From systemd's doc [...] Units that strictly require a configured network connection should pull in network-online.target (via a Wants= type dependency) and order themselves after it. This target unit is intended to pull in a service that delays further execution until the network is sufficiently set up. What precisely this requires is left to the implementation of the network managing service. [...].

gmodena commented 5 months ago

@ReedClanton @gmodena @mrnetlex I'm happy to inform you that I've found the root cause of the issue, which can be solved with a tiny change: #67

Hey @cig0, I did not have a change to f/up on the PR before you closed it. Sorry about that.

Don't know if you already came across this, but there's no need to modify upstream to alter a systemd unit. You should be able to add a sleep to the flatpak-managed-install service by adding something like this to your config (not tested):

  systemd.services."flatpak-managed-install" = {
    serviceConfig = {
      ExecStartPre = "${pkgs.coreutils}/bin/sleep 5";
    };
  };

Hope this helps.

cig0 commented 5 months ago

@ReedClanton @gmodena @mrnetlex I'm happy to inform you that I've found the root cause of the issue, which can be solved with a tiny change: #67

Hey @cig0, I did not have a change to f/up on the PR before you closed it. Sorry about that.

Don't know if you already came across this, but there's no need to modify upstream to alter a systemd unit. You should be able to add a sleep to the flatpak-managed-install service by adding something like this to your config (not tested):

  systemd.services."flatpak-managed-install" = {
    serviceConfig = {
      ExecStartPre = "${pkgs.coreutils}/bin/sleep 5";
    };
  };

Hope this helps.

This is pretty cool! Yesterday, I was thinking about a similar approach using an overlay (I started learning about them), but your solution is much simpler. K.I.S.S. FTW :rocket:

dezren39 commented 5 days ago

I actually am in offline mode but have encountered this on activation. I had auto-update and onActivation enabled, but I also encountered this when rebuild with just the flake module imported. I would like if the apps list doesn't add any new programs that the service would exit 0 or something.

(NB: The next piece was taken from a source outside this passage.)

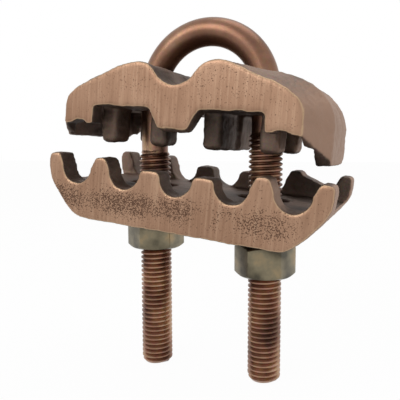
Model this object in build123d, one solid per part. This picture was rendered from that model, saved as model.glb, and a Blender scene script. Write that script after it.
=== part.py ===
from build123d import *
from math import radians, tan
import os

# Earth rod clamp: a threaded U-bolt, two cast bronze jaws that hang on its legs, and two
# hexagon nuts that draw the jaws together. The rod lies along Y in the bend of the U-bolt,
# and conductors lie along Y between the jaws. Origin: the centre of the bend. Millimetres.

# U-bolt
leg_pitch = 36.8          # centre to centre of the two legs
leg_length = 87.4         # bend centre to the leg ends
shank_d = 8.4             # plain rod of the bend
thread_d = 10.0           # major diameter of the threaded legs
left_thread_length = 70.5
right_thread_length = 76.0
thread_runout = 1.2       # cone from the thread down to the plain rod
leg_end_chamfer = 1.5

# Nuts
nut_across_flats = 16.0
nut_height = 9.5
nut_bore_clearance = 0.1  # on the diameter, over the thread
nut_face_inset = 0.4      # flat face inside the flats
nut_corner_chamfer = 0.9  # height of the chamfer at the corners
left_nut_turn = 25.0      # where each nut stopped, in degrees
right_nut_turn = 14.0
left_nut_gap = 0.15       # from the nut up to the lowest part of the jaw over it
right_nut_gap = 2.6       # this nut has been backed off

# Both jaws
jaw_half_depth = 23.8     # front and rear faces, along Y
slot_width = 11.0         # leg holes, across Y

# Upper jaw, in its own straight frame: z = 0 is just above the roof of its underside
upper_tilt = 4.3          # both jaws hang with their +X end low
upper_shift = -0.5
upper_height = -5.9       # that frame's z = 0, from the bend centre
upper_slot_length = 15.6
upper_slot_inset = 0.5    # the bend curves inward over the holes
end_half_depth = 13.0     # half width of the end faces, along Y
upper_wall = 5.5          # the front and rear walls
hump_x = 9.8
hump_top = 12.4
left_crest_drop = 0.6     # the casting is a little lower on this side
saddle_bottom = 6.0       # groove between the humps, which the rod lies in
front_end_x = 34.2        # end of the front face
full_end_x = 40.6         # end face at mid depth
lip_bottom = -12.7        # foot of the end lips
left_lip_rise = 3.4       # the left lip is shorter
lip_thickness = 4.2
left_lip_trim = 16.8      # width of the cut that shortens it, centred on the end face
lip_slope_half_depth = 11.0  # the lips slope up from here to the faces
roof_z = -0.3
outer_tooth_bottom = -5.4
outer_tooth_x = 25.0
outer_tooth_hollow = 0.9  # shallow hollow in the foot of each outer tooth
mid_tooth_bottom = -6.4
mid_tooth_half_top = 7.4
mid_tooth_half_foot = 4.0
mid_tooth_round = 2.2
ridge_bottom = -10.6      # ribs that grip the conductors
ridge_width = 5.6
ridge_round = 1.6
inner_ridge_x = 8.2
outer_ridge_x = 24.6
ridge_end = 16.0          # front and back ends of the ribs, along Y
ridge_gap = 7.0           # most of them stop this far from the leg centres
ridge_runs = [            # x, front end, back end
    (-outer_ridge_x, -ridge_end, -ridge_gap), (-outer_ridge_x, ridge_gap, ridge_end),
    (-inner_ridge_x, -ridge_end, -ridge_gap), (inner_ridge_x, -ridge_end, ridge_end),
    (outer_ridge_x, -ridge_end, -ridge_gap), (outer_ridge_x, ridge_gap, ridge_end)]

# Lower jaw, in its own straight frame: z = 0 is its flat underside
lower_tilt = 5.8
lower_shift = -1.5
lower_height = -39.7      # that frame's z = 0, from the bend centre
lower_slot_length = 15.6
tooth_count = 6
tooth_pitch = 15.9
tooth_top = 18.3
mid_tooth_drop = 2.1      # the middle two teeth stand lower
valley_bottom = 10.2      # also the level of the plate between the two rows of teeth
valley_radius = 4.7
valley_mouth_half = 6.3    # half width of each valley at the tips
tip_round = 1.4
lower_wall = 7.0          # thickness of the teeth, along Y
end_overhang = 1.9        # past the centre of the outermost tooth
bow_length = 13.6         # each end curves up over this length
bow_rise = 15.3
gusset_x = 24.5           # a web in the rear wall slopes down from the fifth tooth
gusset_length = 13.0
gusset_end_top = 13.0

leg_x = leg_pitch / 2
overcut = 1.0             # cuts and joined webs run this far past a face
standing = (Align.CENTER, Align.CENTER, Align.MIN)


def leg(side, thread_length):
    """One leg: threaded rod, run-out cone and plain shank up to the bend."""
    thread_end = thread_length - leg_length
    rod = Cylinder(thread_d / 2, thread_length, align=standing)
    rod = chamfer(rod.edges().sort_by(Axis.Z)[0], leg_end_chamfer)
    cone = Cone(thread_d / 2, shank_d / 2, thread_runout, align=standing)
    shank = Cylinder(shank_d / 2, -thread_end - thread_runout, align=standing)
    run = Pos(0, 0, -leg_length) * rod + Pos(0, 0, thread_end) * cone
    return Pos(side * leg_x, 0, 0) * (run + Pos(0, 0, thread_end + thread_runout) * shank)


def u_bolt():
    section = Pos(leg_x, 0, 0) * Circle(shank_d / 2)
    bend = revolve(section, Axis.Y, -180)
    return bend + leg(-1, left_thread_length) + leg(1, right_thread_length)


def nut():
    """Hexagon nut, top face at z = 0, with both faces chamfered to a cone and a plain bore."""
    corner_radius = nut_across_flats / 3 ** 0.5
    face_radius = nut_across_flats / 2 - nut_face_inset
    rim = corner_radius + overcut
    drop = nut_corner_chamfer / (corner_radius - face_radius) * (rim - face_radius)
    half = Polyline((0, 0), (face_radius, 0), (rim, -drop), (rim, drop - nut_height),
                    (face_radius, -nut_height), (0, -nut_height), close=True)
    turned = revolve(Plane.XZ * make_face(half), Axis.Z)
    hexagon = extrude(RegularPolygon(corner_radius, 6), -nut_height)
    bore = Cylinder((thread_d + nut_bore_clearance) / 2, 3 * nut_height)
    return (hexagon & turned) - bore


def nut_under_jaw(side, turn, gap):
    """A nut on its leg, the given gap below the lowest part of the jaw over it."""
    reach = side * leg_x - lower_shift + nut_across_flats / 2
    top = lower_height - reach * tan(radians(lower_tilt)) - gap
    return Pos(side * leg_x, 0, top) * Rot(0, 0, turn) * nut()


def leg_slots(half_pitch, length, low, high):
    """Oblong leg holes that let a jaw tilt on its legs."""
    hole = extrude(SlotOverall(length, slot_width), high - low)
    return [Pos(side * half_pitch, 0, low) * hole for side in (-1, 1)]


def upper_section(shoulder):
    """Section of the upper jaw: crest curve over humps and saddle, square below."""
    end_x, end_z = shoulder[-1]
    rise = hump_top - saddle_bottom
    right = [(hump_x * 0.5, saddle_bottom + rise * 0.38),
             (hump_x * 0.75, hump_top - rise * 0.14), (hump_x, hump_top), *shoulder]
    dropped = [(x, z - left_crest_drop) for x, z in right[:-2]] + right[-2:]
    left = [(-x, z) for x, z in reversed(dropped)]
    crest = Spline(*left, (0, saddle_bottom), *right)
    base = Polyline((end_x, end_z), (end_x, lip_bottom), (-end_x, lip_bottom), (-end_x, end_z))
    return Plane.XZ * make_face(crest + base)


def upper_blank():
    """Outer form of the upper jaw: full section amidships, drawn in to both faces."""
    slope = front_end_x - hump_x
    face = upper_section([
        (hump_x + slope * 0.3, hump_top - 1.3), (hump_x + slope * 0.6, hump_top - 4.4),
        (front_end_x - 3.6, hump_top - 7.2), (front_end_x - 0.9, hump_top - 9.8),
        (front_end_x, hump_top - 13.4)])
    slope = full_end_x - hump_x
    middle = upper_section([
        (hump_x + slope * 0.25, hump_top - 0.5), (hump_x + slope * 0.5, hump_top - 1.6),
        (full_end_x - 7.6, hump_top - 4.0), (full_end_x - 3, hump_top - 7.6),
        (full_end_x, hump_top - 17.0)])
    blank = extrude(middle, end_half_depth, both=True)
    for side in (-1, 1):
        inner = Pos(0, side * end_half_depth, 0) * middle
        outer = Pos(0, side * jaw_half_depth, 0) * face
        blank += loft([inner, outer], ruled=True)
    return blank


def ridge(x, front, back):
    """One rib under the roof, from its front end to its back end, rounded at the foot."""
    rib = Pos(x, (front + back) / 2, ridge_bottom) * Box(
        ridge_width, back - front, roof_z - ridge_bottom, align=standing)
    roof_edges = rib.edges().group_by(Axis.Z)[-1]
    return fillet(rib.edges() - roof_edges, ridge_round)


def upper_mouth():
    """The pocket under the roof, between the lips, walls and ridges."""
    floor = lip_bottom - overcut
    mouth = Pos(0, 0, floor) * Box(
        2 * (full_end_x - lip_thickness), 2 * (jaw_half_depth - upper_wall), roof_z - floor,
        align=standing)
    return mouth - [ridge(*run) for run in ridge_runs]


def wall_opening():
    """Front view of the space under one wall, around its three blunt teeth."""
    below = lip_bottom - overcut
    space = Pos(0, roof_z) * Rectangle(
        2 * front_end_x, roof_z - below, align=(Align.CENTER, Align.MAX))
    tooth = make_face(Polyline(
        (-mid_tooth_half_top, roof_z), (-mid_tooth_half_foot, mid_tooth_bottom),
        (mid_tooth_half_foot, mid_tooth_bottom), (mid_tooth_half_top, roof_z), close=True))
    space -= fillet(tooth.vertices().group_by(Axis.Y)[0], mid_tooth_round)
    width = front_end_x - outer_tooth_x
    for side in (-1, 1):
        centre = side * (outer_tooth_x + width / 2)
        block = Pos(centre, roof_z) * Rectangle(
            width, roof_z - outer_tooth_bottom, align=(Align.CENTER, Align.MAX))
        hollow = Pos(centre, outer_tooth_bottom) * Ellipse(width / 4, outer_tooth_hollow)
        space -= block - hollow
    return space


def upper_jaw():
    """Cast jaw that the bend of the U-bolt holds: saddle above, teeth and ridges below."""
    jaw = upper_blank() - upper_mouth()
    opening = Plane.XZ * wall_opening()
    face_z = outer_tooth_bottom
    slope = make_face(Polyline(
        (lip_slope_half_depth, lip_bottom), (jaw_half_depth, face_z),
        (jaw_half_depth + overcut, face_z), (jaw_half_depth + overcut, lip_bottom - overcut),
        (lip_slope_half_depth, lip_bottom - overcut), close=True))
    relief = extrude(Plane.YZ * slope, full_end_x, both=True)
    for side in (-1, 1):
        middle_y = side * (jaw_half_depth - upper_wall / 2)
        jaw -= Pos(0, middle_y, 0) * extrude(opening, upper_wall / 2 + 0.01, both=True)
    jaw -= relief
    jaw -= mirror(relief, Plane.XZ)
    jaw -= Pos(-full_end_x, 0, lip_bottom - overcut) * Box(
        left_lip_trim, 2 * jaw_half_depth, left_lip_rise + overcut, align=standing)
    jaw -= leg_slots(leg_x - upper_slot_inset, upper_slot_length, lip_bottom, hump_top + overcut)
    return Pos(upper_shift, 0, upper_height) * Rot(0, upper_tilt, 0) * jaw


def comb_profile():
    """Front view of the lower jaw: flat belly, bowed ends, six teeth and five valleys."""
    tooth_x = [(i - (tooth_count - 1) / 2) * tooth_pitch for i in range(tooth_count)]
    end_x = tooth_x[-1] + end_overhang
    belly_x = end_x - bow_length
    right_bow = Spline(
        (belly_x, 0), (end_x - bow_length * 0.55, bow_rise * 0.16),
        (end_x - bow_length * 0.18, bow_rise * 0.54), (end_x, bow_rise),
        tangents=[(1, 0), (0, 1)])
    left_bow = mirror(right_bow, Plane.YZ)
    hull = make_face(
        Line((-belly_x, 0), (belly_x, 0)) + right_bow + left_bow
        + Polyline((end_x, bow_rise), (end_x, tooth_top), (-end_x, tooth_top), (-end_x, bow_rise)))
    centre_z = valley_bottom + valley_radius
    for left, right in zip(tooth_x, tooth_x[1:]):
        middle = (left + right) / 2
        hull -= Pos(middle, centre_z) * Circle(valley_radius)
        hull -= make_face(Polyline(
            (middle - valley_radius, centre_z), (middle + valley_radius, centre_z),
            (middle + valley_mouth_half, tooth_top), (middle - valley_mouth_half, tooth_top),
            close=True))
    mid_top = tooth_top - mid_tooth_drop
    hull -= Pos(0, mid_top) * Rectangle(
        2 * tooth_pitch, 2 * mid_tooth_drop, align=(Align.CENTER, Align.MIN))
    tips = [v for v in hull.vertices() if v.Y > mid_top - 0.01]
    return fillet(tips, tip_round)


def lower_jaw():
    """Cast jaw that the nuts push up: a thick plate with teeth along its front and rear."""
    profile = comb_profile()
    end_x = profile.bounding_box().max.X
    jaw = extrude(Plane.XZ * profile, jaw_half_depth, both=True)
    jaw -= Pos(0, 0, valley_bottom) * Box(
        2 * (end_x + overcut), 2 * (jaw_half_depth - lower_wall), tooth_top, align=standing)
    gusset = make_face(Polyline(
        (gusset_x, valley_bottom - overcut), (gusset_x, tooth_top - tip_round / 2),
        (gusset_x + gusset_length, gusset_end_top),
        (gusset_x + gusset_length, valley_bottom - overcut), close=True))
    jaw += Pos(0, jaw_half_depth - lower_wall / 2, 0) * extrude(
        Plane.XZ * gusset, lower_wall / 2, both=True)
    jaw -= leg_slots(leg_x, lower_slot_length, -overcut, tooth_top)
    return Pos(lower_shift, 0, lower_height) * Rot(0, lower_tilt, 0) * jaw


pieces = {
    "u_bolt": u_bolt(),
    "upper_jaw": upper_jaw(),
    "lower_jaw": lower_jaw(),
    "left_nut": nut_under_jaw(-1, left_nut_turn, left_nut_gap),
    "right_nut": nut_under_jaw(1, right_nut_turn, right_nut_gap),
}

os.makedirs("parts", exist_ok=True)
for name, shape in pieces.items():
    export_step(shape, f"parts/{name}.step")
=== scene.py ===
from math import pi, radians
import bpy
from mathutils import Matrix, Vector


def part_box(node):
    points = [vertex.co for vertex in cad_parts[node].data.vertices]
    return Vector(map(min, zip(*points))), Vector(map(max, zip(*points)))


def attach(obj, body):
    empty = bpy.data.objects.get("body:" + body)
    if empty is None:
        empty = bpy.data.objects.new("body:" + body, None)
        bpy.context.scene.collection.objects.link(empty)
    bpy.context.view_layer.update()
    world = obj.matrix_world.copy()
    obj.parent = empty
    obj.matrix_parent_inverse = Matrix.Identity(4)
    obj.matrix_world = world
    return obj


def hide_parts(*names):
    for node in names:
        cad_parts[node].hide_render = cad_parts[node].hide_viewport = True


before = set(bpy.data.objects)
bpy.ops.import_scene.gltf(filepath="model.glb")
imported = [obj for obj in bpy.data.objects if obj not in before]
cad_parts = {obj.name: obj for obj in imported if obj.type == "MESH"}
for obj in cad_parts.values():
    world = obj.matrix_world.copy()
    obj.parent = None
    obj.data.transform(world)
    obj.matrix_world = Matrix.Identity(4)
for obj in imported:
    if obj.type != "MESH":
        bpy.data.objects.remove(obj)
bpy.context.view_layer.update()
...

(I don't use networkmanager, i use wpa_supplicant by way of networking.wireless)

gmodena commented 4 days ago

Hey @dezren39, setting update.onActivation=true assumes that connectivity is available during activation. Otherwise, the module should support the offline mode you described in #92.

but I also encountered this when rebuild with just the flake module imported

Ack. This sounds like unwanted / buggy behavior. I need to verify that I did not introduce a regression.

Would you mind sharing the following information?

Thanks!

gmodena commented 4 days ago

FWIW, I just tried an offline build (I switched off networking) with nix-flatpak installed as a home-manager module, and services.flatpak.update.onActivation=false (default value).

The system built, and this is the status of the systemd unit post activation:

○ flatpak-managed-install.service
     Loaded: loaded (/home/gmodena/.config/systemd/user/flatpak-managed-install.service; enabled; preset: enabled)
     Active: inactive (dead) since Sun 2024-11-03 19:40:13 CET; 3h 24min ago
   Main PID: 3198 (code=exited, status=0/SUCCESS)
        CPU: 4.872s

nov 03 19:40:11 framework-nixos-1 1bszkfgay14f34map1xvfrd85y3kw8aq-flatpak-managed-install[3285]: Skipping: com.logseq.Logseq/x86_64/stable is already installed
nov 03 19:40:11 framework-nixos-1 1bszkfgay14f34map1xvfrd85y3kw8aq-flatpak-managed-install[3291]: Skipping: com.jetbrains.IntelliJ-IDEA-Community/x86_64/stable is already insta>
nov 03 19:40:11 framework-nixos-1 1bszkfgay14f34map1xvfrd85y3kw8aq-flatpak-managed-install[3297]: Skipping: com.jetbrains.PyCharm-Community/x86_64/stable is already installed
nov 03 19:40:12 framework-nixos-1 1bszkfgay14f34map1xvfrd85y3kw8aq-flatpak-managed-install[3326]: Skipping: org.signal.Signal/x86_64/stable is already installed
nov 03 19:40:12 framework-nixos-1 1bszkfgay14f34map1xvfrd85y3kw8aq-flatpak-managed-install[3361]: Skipping: io.typora.Typora/x86_64/stable is already installed
nov 03 19:40:12 framework-nixos-1 1bszkfgay14f34map1xvfrd85y3kw8aq-flatpak-managed-install[3457]: Skipping: net.ankiweb.Anki/x86_64/stable is already installed
nov 03 19:40:13 framework-nixos-1 1bszkfgay14f34map1xvfrd85y3kw8aq-flatpak-managed-install[3489]: Skipping: com.visualstudio.code/x86_64/stable is already installed
nov 03 19:40:13 framework-nixos-1 1bszkfgay14f34map1xvfrd85y3kw8aq-flatpak-managed-install[3519]: Skipping: io.github.zen_browser.zen/x86_64/stable is already installed
nov 03 19:40:13 framework-nixos-1 systemd[3185]: Finished flatpak-managed-install.service.
nov 03 19:40:13 framework-nixos-1 systemd[3185]: flatpak-managed-install.service: Consumed 4.872s CPU time.

The timestamps are consistent with timer execution schedule.

Did I understand it correctly that you had offline activations fail with services.flatpak.update.onActivation=false? If that's the case, I wonder if it could be a side effect of how systemd timers are persisted. Could you try explicitly setting services.flatpak.update.auto=false between activations?

In the meanwhile, I'll try to repro with nix-flatpak installed as a nixos module too.